I found out that the first group were known as “Exclusive Brethren” and the second as “Open Brethren.” Also, in Winnipeg I attended a third assembly once, who were known as “Tight Brethren.” The Open Brethren welcomed anyone to participate, if their inquiries at the door convinced them that he was a true, born-again or begotten-again Christian. The Tight Brethren’s position was somewhere between the Open and the Exclusive. In order to break bread with them, you had to apply to the elders. With the Exclusives, it seems almost impossible to break bread with them.
So I continued to fellowship at Ebenezer Gospel Hall for years while I lived in or near Winnipeg. Many of the people who gathered there were Scottish. When the brothers got up to pray, their prayers often included poetry addressed to the Lord.

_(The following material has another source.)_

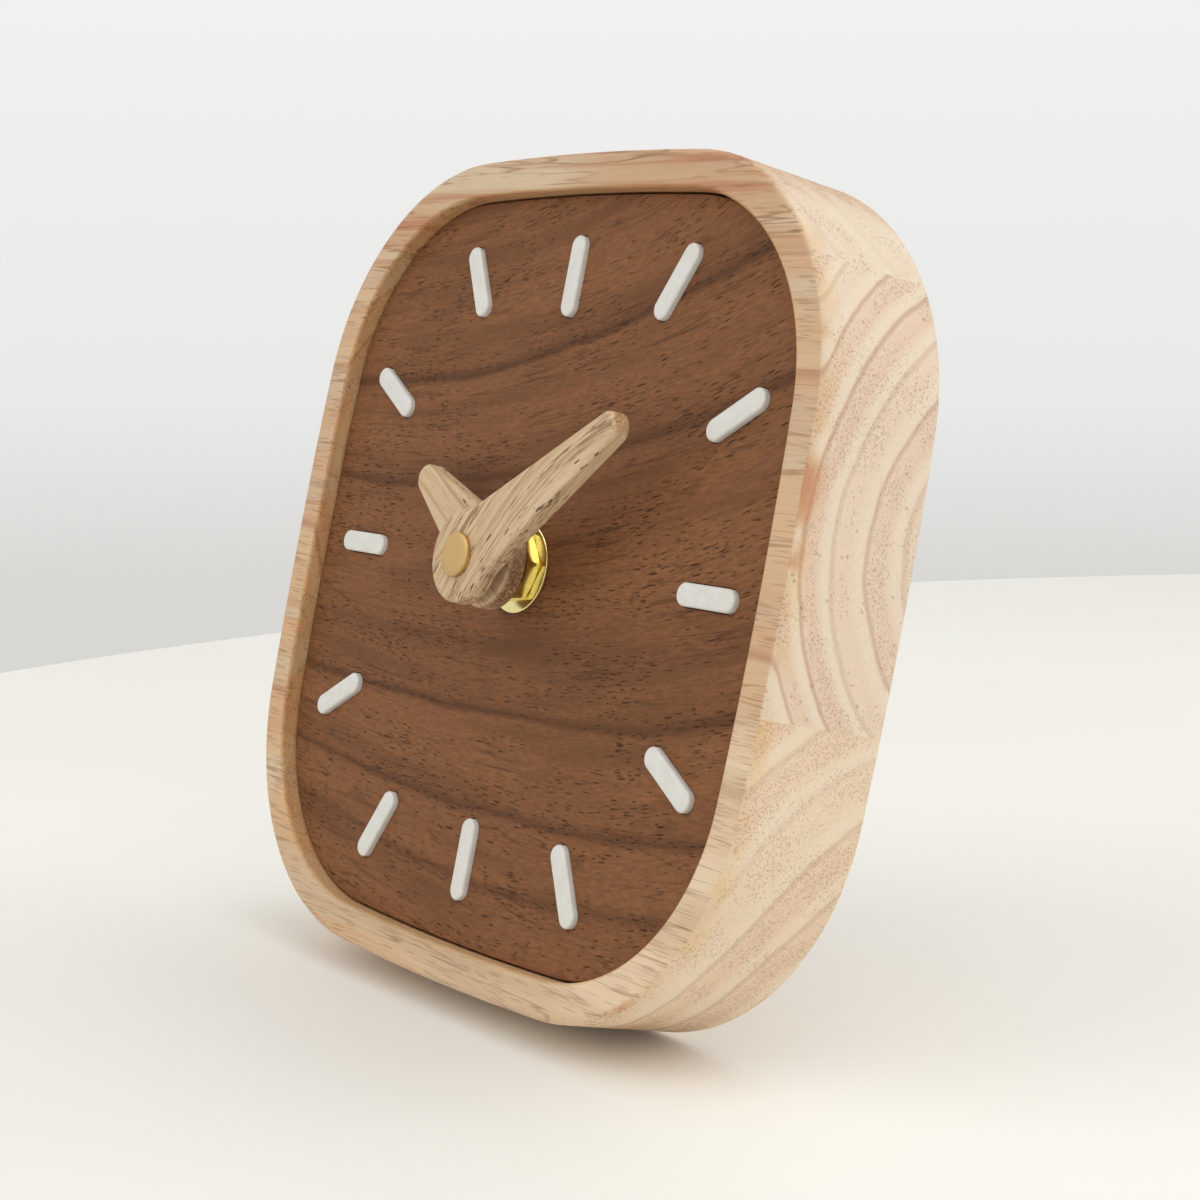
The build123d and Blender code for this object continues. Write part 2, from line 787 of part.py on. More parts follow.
def third_wheel():
    """The third wheel on its arbor, with the pinion that drives the centre wheel."""
    phase = meshed(0, centre_wheel_tooth_count, third_angle, third_pinion_tooth_count)
    body = wheel(third_wheel_tooth_count, third_module, 0, third_wheel_back, third_wheel_front,
                 third_place)
    body += pinion(third_pinion_tooth_count, centre_module, phase, third_wheel_front,
                   centre_wheel_front + pinion_overlap, third_place)
    return body + arbor(third_place, seconds_rear_level, train_post_level)


def seconds_wheel():
    """The seconds wheel, turning in the cover and inside the minute shaft."""
    phase = meshed(0, third_wheel_tooth_count, third_angle + 180, seconds_pinion_tooth_count)
    body = wheel(seconds_wheel_tooth_count, seconds_module, 0, seconds_wheel_back, seconds_wheel_front)
    body += pinion(seconds_pinion_tooth_count, third_module, phase, seconds_wheel_front,
                   third_wheel_front + pinion_overlap)
    return body + disc(arbor_radius, seconds_rear_level - pivot_reach, seconds_arbor_top)


def intermediate_wheel():
    """The wheel that the rotor drives, with the pinion that drives the seconds wheel."""
    phase = meshed(0, seconds_wheel_tooth_count, intermediate_angle, intermediate_pinion_tooth_count)
    body = wheel(intermediate_wheel_tooth_count, rotor_module, 0, intermediate_wheel_back,
                 intermediate_wheel_front, intermediate_place)
    body += pinion(intermediate_pinion_tooth_count, seconds_module, phase, intermediate_wheel_front,
                   seconds_wheel_front + pinion_overlap, intermediate_place)
    return body + arbor(intermediate_place, intermediate_rear_level, train_post_level)


def rotor_pinion():
    """The rotor's pinion and arbor, on which the magnet sits."""
    phase = meshed(0, intermediate_wheel_tooth_count, rotor_angle, rotor_pinion_tooth_count)
    top = intermediate_wheel_front + pinion_overlap
    body = pinion(rotor_pinion_tooth_count, rotor_module, phase, magnet_front, top, rotor_place)
    return body + arbor(rotor_place, rotor_rear_level, rotor_post_level)


def rotor_magnet():
    """The two-pole magnet, a ring pressed on the rotor's arbor."""
    magnet = disc(magnet_radius, magnet_back, magnet_front, rotor_place)
    return magnet - disc(arbor_radius, magnet_back, magnet_front, rotor_place)


def setting_knob():
    """The ribbed knob behind the cover, its arbor, and the pinion that turns the motion wheel."""
    head_front = movement_back - knob_lift
    head = toothed(knob_rib_count, 2 * knob_radius / knob_rib_count, knob_rib_shares, 0,
                   head_front - knob_height, head_front, knob_place)
    pinion_front = motion_wheel_front + axial_gap
    pinion_back = motion_wheel_back - axial_gap
    body = head + disc(knob_arbor_radius, head_front, pinion_back, knob_place)
    body += pinion(knob_tooth_count, cannon_module, knob_phase, pinion_back, pinion_front, knob_place)
    return body + disc(knob_pivot_radius, pinion_front, knob_post_level + pivot_reach, knob_place)


def all_pieces():
    """Every piece of the clock by name, standing."""
    bottom, middle, top = staves()
    pieces = {
        "bottom_stave": plane_off_seat(bottom),
        "middle_stave": stand(middle),
        "top_stave": stand(top),
        "rear_peg": plane_off_seat(rear_peg()),
        "dial_plate": stand(dial_plate()),
    }
    for hour in range(marker_count):
        pieces[f"marker_{hour or marker_count:02d}"] = stand(marker(hour))
    makers = (
        hour_hand, hour_hand_bush, minute_hand, minute_hand_bush, hand_cap, hex_nut,
        flat_washer, sealing_gasket, threaded_collar, movement_shell, movement_cover, battery,
        positive_contact, negative_contact, circuit_board, quartz_crystal, chip_blob,
        stator_plate, coil_core, coil_bobbin, coil_winding, rotor_magnet, rotor_pinion,
        intermediate_wheel, seconds_wheel, third_wheel, centre_wheel, clutch_ring,
        minute_shaft, motion_wheel, hour_wheel, setting_knob,
    )
    for maker in makers:
        pieces[maker.__name__] = stand(maker())
    return pieces


os.makedirs("parts", exist_ok=True)
for name, piece in all_pieces().items():
    export_step(piece, f"parts/{name}.step")
print("ok")
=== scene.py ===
import json
import math

import bmesh
import bpy
import numpy as np
from mathutils import Matrix, Vector


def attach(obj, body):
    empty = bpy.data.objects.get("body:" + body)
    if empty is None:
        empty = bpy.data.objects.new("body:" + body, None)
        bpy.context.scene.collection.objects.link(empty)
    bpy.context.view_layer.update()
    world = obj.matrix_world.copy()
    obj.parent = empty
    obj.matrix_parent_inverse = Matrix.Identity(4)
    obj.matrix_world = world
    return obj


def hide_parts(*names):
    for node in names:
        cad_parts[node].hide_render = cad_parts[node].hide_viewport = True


# A wooden desk clock. Shapes are worked out as it lies on the bench, in millimetres: X to the
# right of the dial, Y towards twelve, Z out to the viewer, zero at the case's front face on
# the hands' axis. toWorld stands them on the table in metres.

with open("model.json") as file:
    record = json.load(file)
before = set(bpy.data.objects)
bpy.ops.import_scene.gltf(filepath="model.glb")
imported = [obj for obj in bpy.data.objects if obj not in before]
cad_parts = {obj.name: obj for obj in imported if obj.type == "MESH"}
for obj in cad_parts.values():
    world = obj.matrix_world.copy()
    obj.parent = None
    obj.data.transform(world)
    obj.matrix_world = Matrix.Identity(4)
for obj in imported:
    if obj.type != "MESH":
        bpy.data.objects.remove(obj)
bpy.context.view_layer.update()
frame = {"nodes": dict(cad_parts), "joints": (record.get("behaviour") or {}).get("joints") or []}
scene = bpy.context.scene
print("frame loaded:", len(frame["nodes"]), "nodes")

millimetre = 0.001
handsJoint = next(j for j in frame["joints"] if j["name"] == "minute_hand_turn")
benchOrigin = np.array(handsJoint["pos_m"])
outward = np.array(handsJoint["axis"])
sideways = np.array([1.0, 0.0, 0.0])
benchAxes = np.array([sideways, np.cross(outward, sideways), outward])  # X, Y and Z
leanBack = math.atan2(outward[2], -outward[1])


def toWorld(points):
    # bench millimetres to world metres: turned by the lean, then moved to the hands' axis
    return np.asarray(points, float) @ benchAxes * millimetre + benchOrigin


def direction(vector):
    # a bench direction in the world
    return Vector(np.asarray(vector, float) @ benchAxes)


# Meshes

mergeDistance, cutDistance, weldDistance = 1e-7, 1e-8, 2e-6  # metres
sharpAngle = 35.0  # degrees between faces, above which an edge isn't shaded smooth


def gridFaces(rows, columns, closeRows):
    # quads between neighbouring rows and columns; columns always go round, rows if asked
    index = np.arange(rows * columns).reshape(rows, columns)
    after = np.roll(index, -1, 1)
    corners = np.stack([index, after, np.roll(after, -1, 0), np.roll(index, -1, 0)], -1)
    return corners[:rows if closeRows else rows - 1].reshape(-1, 4).tolist()


def closedMesh(name, points, closeRows=False, cuts=()):
    # world points (rows, columns, 3) as a closed mesh; open rows end in flat faces
    rows, columns = points.shape[:2]
    faces = gridFaces(rows, columns, closeRows)
    if not closeRows:
        faces += [list(range(columns)), list(range((rows - 1) * columns, rows * columns))]
    mesh = bpy.data.meshes.new(name)
    mesh.from_pydata(points.reshape(-1, 3).tolist(), [], faces)
    work = bmesh.new()
    work.from_mesh(mesh)
    bmesh.ops.remove_doubles(work, verts=work.verts, dist=mergeDistance)
    for point, normal in cuts:
        planeOff(work, point, normal)
    bmesh.ops.recalc_face_normals(work, faces=work.faces)
    work.to_mesh(mesh)
    work.free()
    return mesh


def makePiece(name, grid, finish, closeRows=False, sharp=sharpAngle, cuts=()):
    # a piece from a grid of bench points
    return finishPiece(name, closedMesh(name, toWorld(grid), closeRows, cuts), finish, sharp)


def planeOff(work, point, normal):
    # cuts the mesh by a world plane, takes off what the normal points at and closes the cut
    parts = work.verts[:] + work.edges[:] + work.faces[:]
    made = bmesh.ops.bisect_plane(work, geom=parts, plane_co=point, plane_no=normal,
                                  clear_outer=True, dist=cutDistance)
    edges = [e for e in made["geom_cut"] if isinstance(e, bmesh.types.BMEdge)]
    if edges:
        bmesh.ops.triangle_fill(work, edges=edges, use_beauty=True, use_dissolve=True)


def finishPiece(name, mesh, finish, sharp):
    # the object, shaded smooth except where its faces meet at more than the sharp angle
    mesh.materials.append(finish)
    mesh.polygons.foreach_set("use_smooth", [True] * len(mesh.polygons))
    mesh.set_sharp_from_angle(angle=math.radians(sharp))
    mesh.update()
    piece = bpy.data.objects.new(name, mesh)
    scene.collection.objects.link(piece)
    return piece


def fit(piece, body, slotName, *nodes):
    # the piece rides on its body and stands for these CAD nodes
    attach(piece, body)
    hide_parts(*nodes)


def heading(angle):
    # the unit vector (cos(angle), sin(angle))
    return np.stack([np.cos(angle), np.sin(angle)], -1)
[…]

There are no Plymouth Brethren in the area in which I now live. We attend two different churches. One of them has communion every Sunday. And like the Plymouth Brethren, they have body ministry. But unlike the PB, they include the sisters in that body ministry. They practise totally-open communion. If visitors come, the bread and wine are passed to all of them—even to young children; though I must say that in the past when visitors appeared, one of the elders would usually say, “Anyone who knows Christ as his saviour, is welcome to participate.”